My research during the SRA period was not limited to the study of these books, however. My other aim was to study the India Political Intelligence Department and the Crown Representative’s Records in order to find out how the British Secret Services tracked down seditious literature after the emergence of nationalist movements. Though most of the leading figures of the nationalist movements, both pacifist and extremist, were educated elites, they adopted the chapbook and pamphlet formats for the dissemination of their ideas. Due to the near invisibility and the ephemeral nature of these slender volumes, chapbooks and pamphlets became major carriers of subversive ideas during the period between 1905 and 1947.
The hack writers, in turn, appropriated nationalistic themes to increase the sales of their books, since books written on such themes were very popular. While doing my research in India, I had amassed a vast digital collection of nationalistic pamphlets and chapbooks printed between 1930s 1940s, and I needed to consult the India Office Records at the British Library to access many other similar pamphlets (especially those published between 1905 and 1930) and to examine the records of the Secret Services to understand how the authorities tracked down and persecuted the authors, book sellers, and at times even the readers of these items.
While the colonial authorities exercised stringent censorship to ensure that seditious ideas were not circulated, pamphlets and chapbooks written on nationalistic ideas spread rapidly through private vendors and dedicated revolutionaries, who also doubled as publishers. For this section, my research questions were:
My research was enriched by everything that I studied during this period: chapbooks and pamphlets, legal records, court proceedings, and reports of the Secret Service agents who intercepted letters, followed booksellers, and sent spies to track down the people who distributed seditious materials during one of the most volatile periods in the history of the region.
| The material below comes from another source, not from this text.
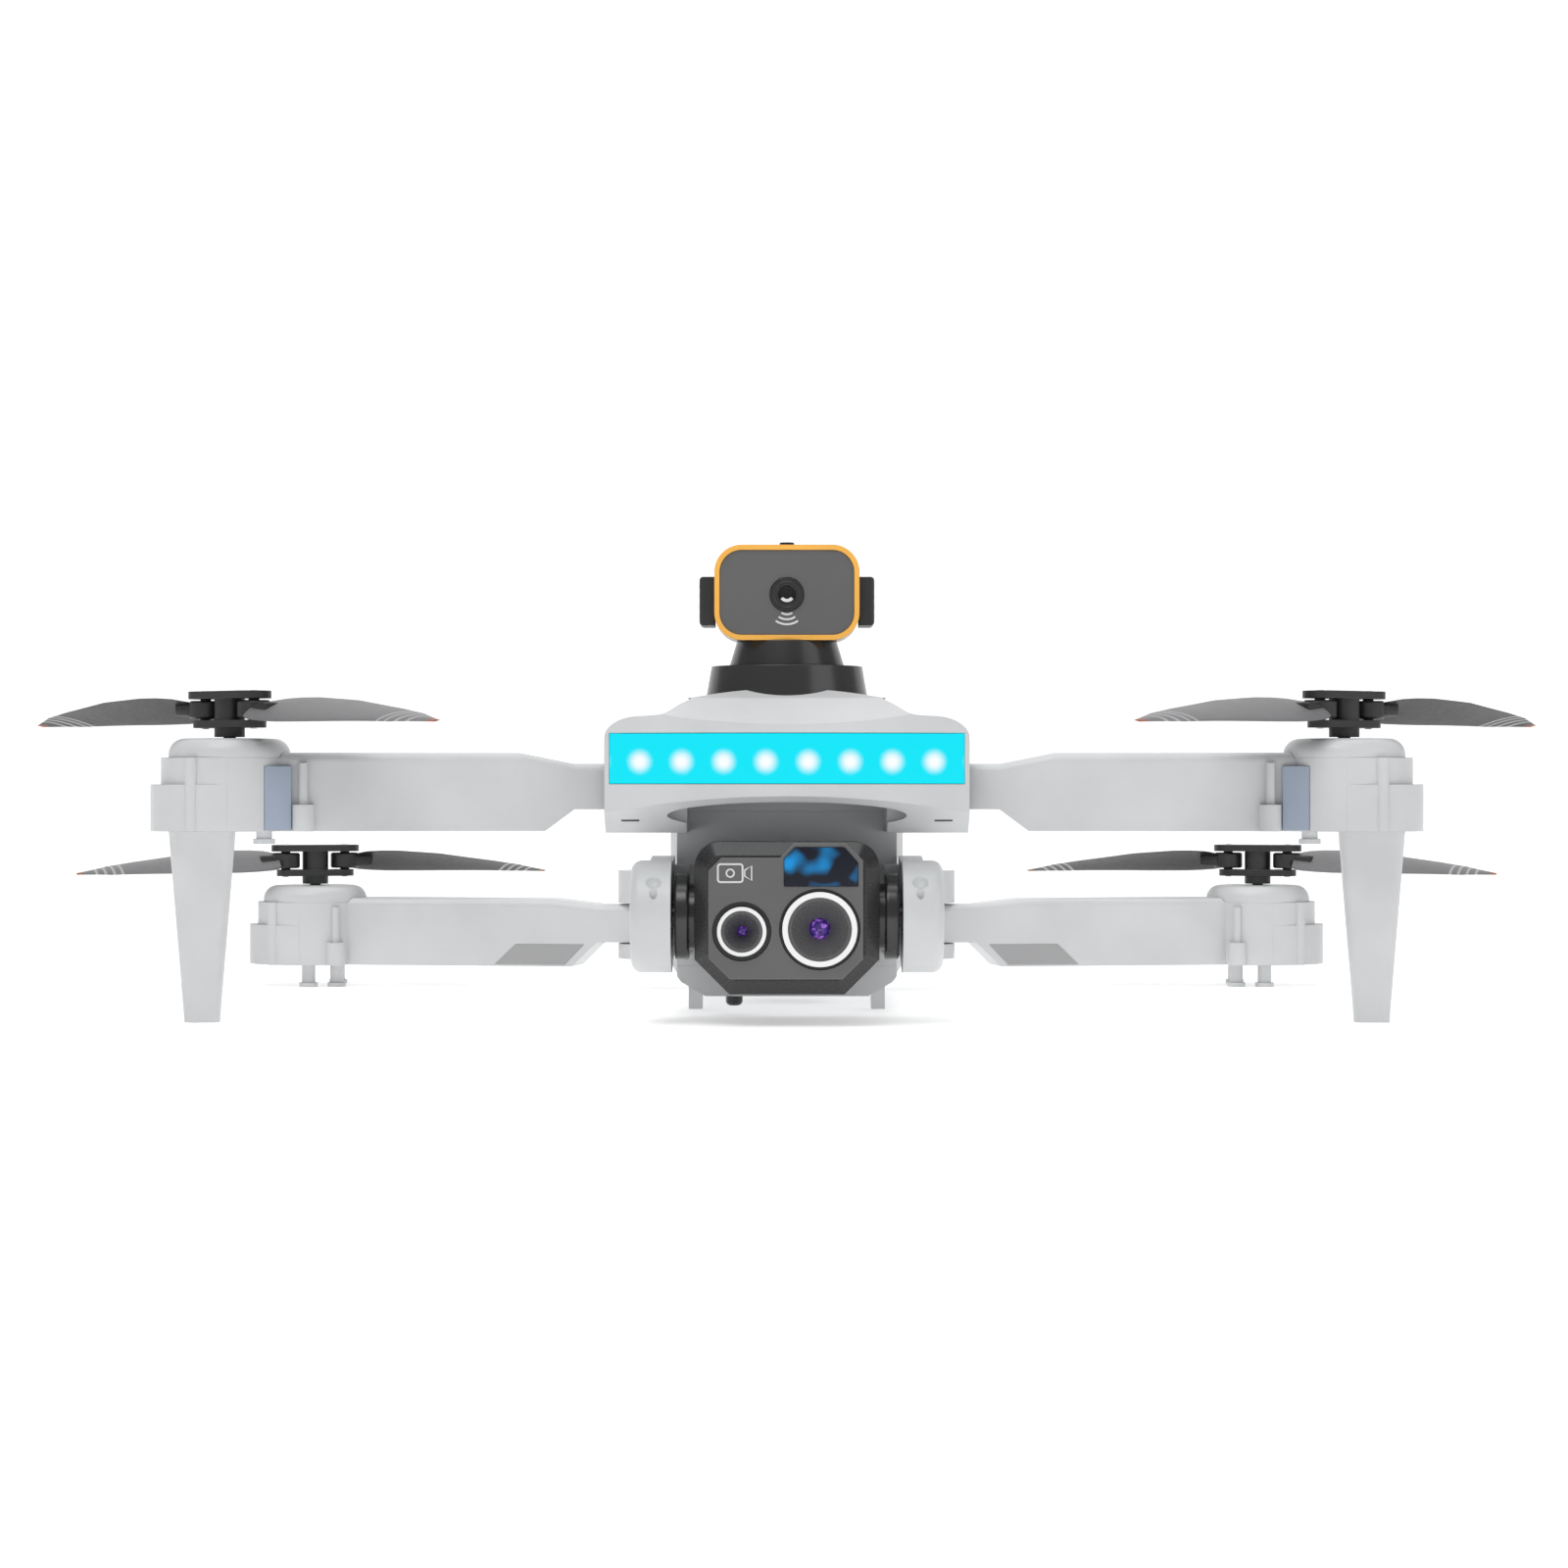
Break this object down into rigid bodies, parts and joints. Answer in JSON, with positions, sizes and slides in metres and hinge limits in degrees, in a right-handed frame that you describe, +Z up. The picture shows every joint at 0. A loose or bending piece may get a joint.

While studying the pamphlets and chapbooks that described the partition riots and famine,3 I got a chance to read the disturbing memoirs of the English soldiers who were stationed in Calcutta at that time. The intense nature of the documents that I studied often left me greatly distressed, though this was also part of the thrill that is often associated with archival research of this nature. These findings have enabled me to develop a greater understanding of how this rustic information network functioned amongst the economically disenfranchised sectors of society, long before the coming of electronic media that made communication more democratic.
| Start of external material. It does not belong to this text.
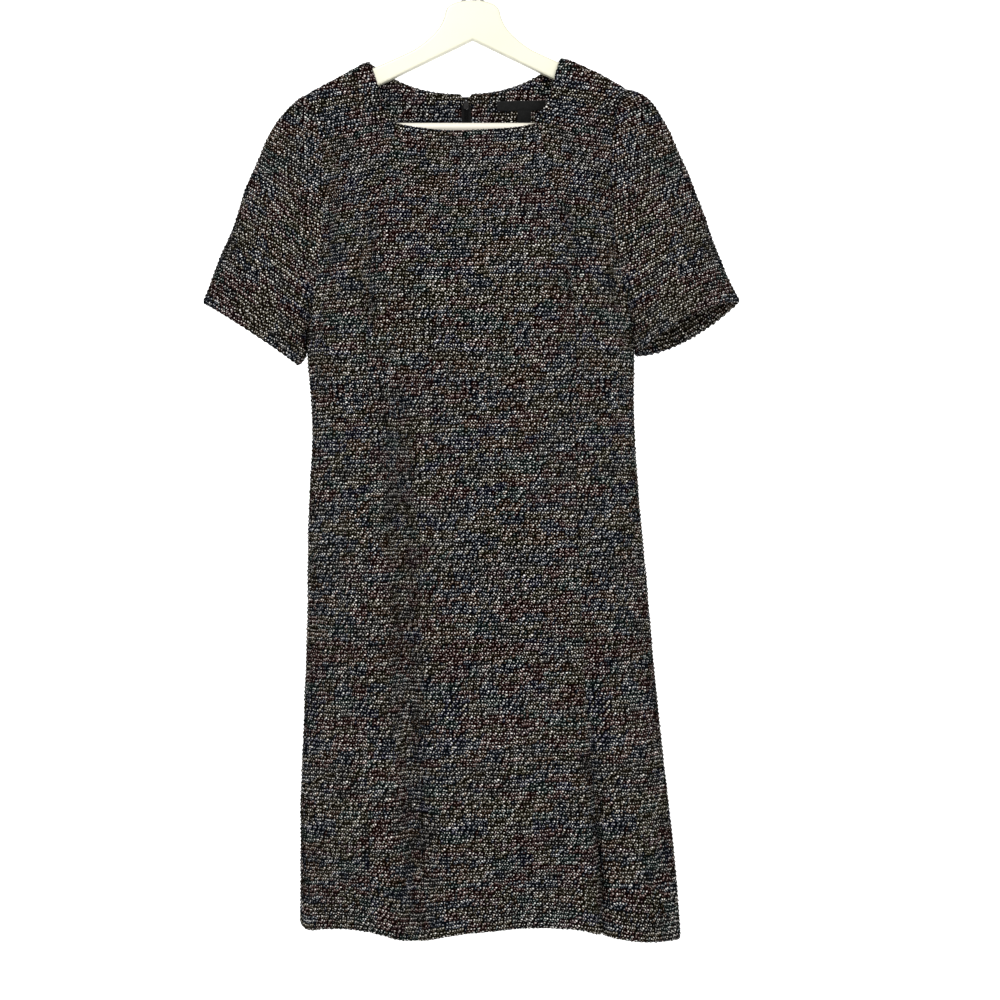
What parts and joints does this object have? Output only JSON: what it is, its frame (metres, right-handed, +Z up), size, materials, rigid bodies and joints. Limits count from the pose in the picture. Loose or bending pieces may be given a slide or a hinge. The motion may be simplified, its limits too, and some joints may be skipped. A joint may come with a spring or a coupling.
{
  "type": "sheath dress on a hanger",
  "caption": "Short-sleeved, square-necked tweed sheath dress with princess seams and a back zip, hanging flat on a wooden hanger with a trouser bar.",
  "frame": {"origin": "inside top of the hanger's hook, where the rail carries it", "axes": "+Z up, the dress's front faces -Y, +X to the right of someone who looks at its front"},
  "size_m": [0.6059, 0.1319, 1.1332],
  "materials": {
    "boucle_tweed": "black boucle tweed with multicoloured slubs, matt and beaded",
    "woven_black": "plain woven satin label, bare",
    "zip_tape": "herringbone zip tape, matt",
    "zip_metal": "dark grey lacquered metal, satin",
    "painted_wood": "cream painted wood, satin",
    "hook_steel": "bright steel wire"
  },
  "bodies": {
    "dress_on_hanger": {"back_left": "boucle_tweed", "back_right": "boucle_tweed", "front_centre": "boucle_tweed", "front_side_left": "boucle_tweed", "front_side_right": "boucle_tweed", "hanger_bar": "painted_wood", "hanger_body": "painted_wood", "hanger_hook": "hook_steel", "neck_facing_left": "boucle_tweed", "neck_facing_right": "boucle_tweed", "neck_label": "woven_black", "size_tab": "woven_black", "sleeve_left": "boucle_tweed", "sleeve_right": "boucle_tweed", "zip_slider": "zip_metal", "zip_tape_left": "zip_tape", "zip_tape_right": "zip_tape"},
    "zip_pull": {"zip_pull_tab": "zip_metal"}
  },
  "joints": [
    {"name": "zip_pull_swing", "type": "hinge", "parent": "dress_on_hanger", "child": "zip_pull", "pos_m": [-0.00771, 0.01911, -0.18217], "axis": [0.9998, 0, 0.0188], "range_deg": [0, 150]}
  ]
}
For this opportunity I am grateful to the Tokyo Foundation. The Sylff fellowship and the SRA award enabled me to fulfil the academic potential that my project had. I would also like to thank Professor Clare Pettitt of the King’s College London, Mr. Graham Shaw of the Institute of English Studies, University of London, and Ms. Leena Mitford of the British Library for their kind guidance.
1James Long, Returns Relating to the Publications in the Bengali Language in I857 (Calcutta, 1859) pp. xxiv-xxv
2Bernard S. Cohn, Colonialism and its Forms of Knowledge (New Jersey: Princeton University Press, 1996); Deana Heath, Purifying Empire: Obscenity and the Politics of Moral Regulation in Britain, India and Australia (Cambridge: Cambridge University Press, 2010).
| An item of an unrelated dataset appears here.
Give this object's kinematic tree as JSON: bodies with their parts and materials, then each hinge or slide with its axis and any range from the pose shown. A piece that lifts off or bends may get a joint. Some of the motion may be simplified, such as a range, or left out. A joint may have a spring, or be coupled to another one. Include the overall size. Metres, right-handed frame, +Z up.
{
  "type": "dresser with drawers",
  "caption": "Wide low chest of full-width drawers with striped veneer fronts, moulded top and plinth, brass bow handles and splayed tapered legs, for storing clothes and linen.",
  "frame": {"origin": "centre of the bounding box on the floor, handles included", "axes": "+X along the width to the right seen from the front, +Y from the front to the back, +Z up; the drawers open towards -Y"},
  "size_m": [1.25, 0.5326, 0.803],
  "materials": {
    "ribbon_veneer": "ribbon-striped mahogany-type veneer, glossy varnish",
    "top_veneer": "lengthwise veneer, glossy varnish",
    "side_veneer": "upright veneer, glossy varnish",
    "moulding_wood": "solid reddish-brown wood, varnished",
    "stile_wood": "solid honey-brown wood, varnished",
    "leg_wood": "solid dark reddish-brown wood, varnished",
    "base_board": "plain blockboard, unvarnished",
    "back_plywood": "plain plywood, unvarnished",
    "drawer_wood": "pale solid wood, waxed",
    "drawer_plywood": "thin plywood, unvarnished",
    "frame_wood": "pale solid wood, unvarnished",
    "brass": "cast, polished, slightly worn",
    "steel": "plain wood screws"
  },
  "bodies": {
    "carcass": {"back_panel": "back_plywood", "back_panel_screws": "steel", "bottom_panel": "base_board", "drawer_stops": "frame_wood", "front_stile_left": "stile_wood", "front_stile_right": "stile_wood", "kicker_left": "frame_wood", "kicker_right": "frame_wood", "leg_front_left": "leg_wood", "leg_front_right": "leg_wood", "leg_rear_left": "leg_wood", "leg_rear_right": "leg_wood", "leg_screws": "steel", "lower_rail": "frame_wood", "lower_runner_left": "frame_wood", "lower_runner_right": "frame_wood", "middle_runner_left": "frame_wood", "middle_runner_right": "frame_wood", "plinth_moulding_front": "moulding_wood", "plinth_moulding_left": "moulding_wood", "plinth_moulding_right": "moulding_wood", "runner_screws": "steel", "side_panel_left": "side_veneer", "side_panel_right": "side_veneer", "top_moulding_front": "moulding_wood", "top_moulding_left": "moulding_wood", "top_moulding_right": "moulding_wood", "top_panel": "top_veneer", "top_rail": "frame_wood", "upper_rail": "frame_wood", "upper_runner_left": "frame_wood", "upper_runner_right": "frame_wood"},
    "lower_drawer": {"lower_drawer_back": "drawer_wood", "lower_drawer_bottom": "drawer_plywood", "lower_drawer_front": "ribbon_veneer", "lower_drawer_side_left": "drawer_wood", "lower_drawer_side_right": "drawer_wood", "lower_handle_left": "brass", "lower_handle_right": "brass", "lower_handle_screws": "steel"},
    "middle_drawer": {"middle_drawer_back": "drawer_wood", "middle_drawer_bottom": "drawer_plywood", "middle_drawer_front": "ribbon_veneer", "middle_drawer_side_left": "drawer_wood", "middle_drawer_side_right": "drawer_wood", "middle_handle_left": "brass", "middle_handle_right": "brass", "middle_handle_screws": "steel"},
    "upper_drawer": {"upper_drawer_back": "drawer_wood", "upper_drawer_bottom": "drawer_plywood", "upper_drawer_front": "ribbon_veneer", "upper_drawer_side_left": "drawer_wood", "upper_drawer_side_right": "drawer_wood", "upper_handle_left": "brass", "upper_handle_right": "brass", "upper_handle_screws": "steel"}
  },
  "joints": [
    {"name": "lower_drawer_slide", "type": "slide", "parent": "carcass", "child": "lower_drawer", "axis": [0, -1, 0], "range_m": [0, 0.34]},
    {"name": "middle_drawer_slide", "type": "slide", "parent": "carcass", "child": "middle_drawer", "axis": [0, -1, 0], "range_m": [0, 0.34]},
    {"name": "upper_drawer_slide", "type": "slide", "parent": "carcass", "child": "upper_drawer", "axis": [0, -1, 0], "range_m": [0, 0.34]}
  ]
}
3The British left India in 1947, marking the successful culmination of half-a-century long freedom struggle that swayed between peaceful marches and spells of armed resistance punctuated with gunfire and bomb blasts. Independence came at a price, though, as the partition of Bengal and Punjab resulted in the greatest human migration in history. This period also witnessed communal riots in various parts of India, especially in Bengal and Punjab, claiming the lives of thousands of people. During the final stages of the Second World War, when the British government was apprehensive of a Japanese invasion from Axis-occupied Burma, they implemented a scorched-earth policy in Bengal Province. This resulted in a massive famine, entirely man-made, that claimed the lives of at least 4 million people.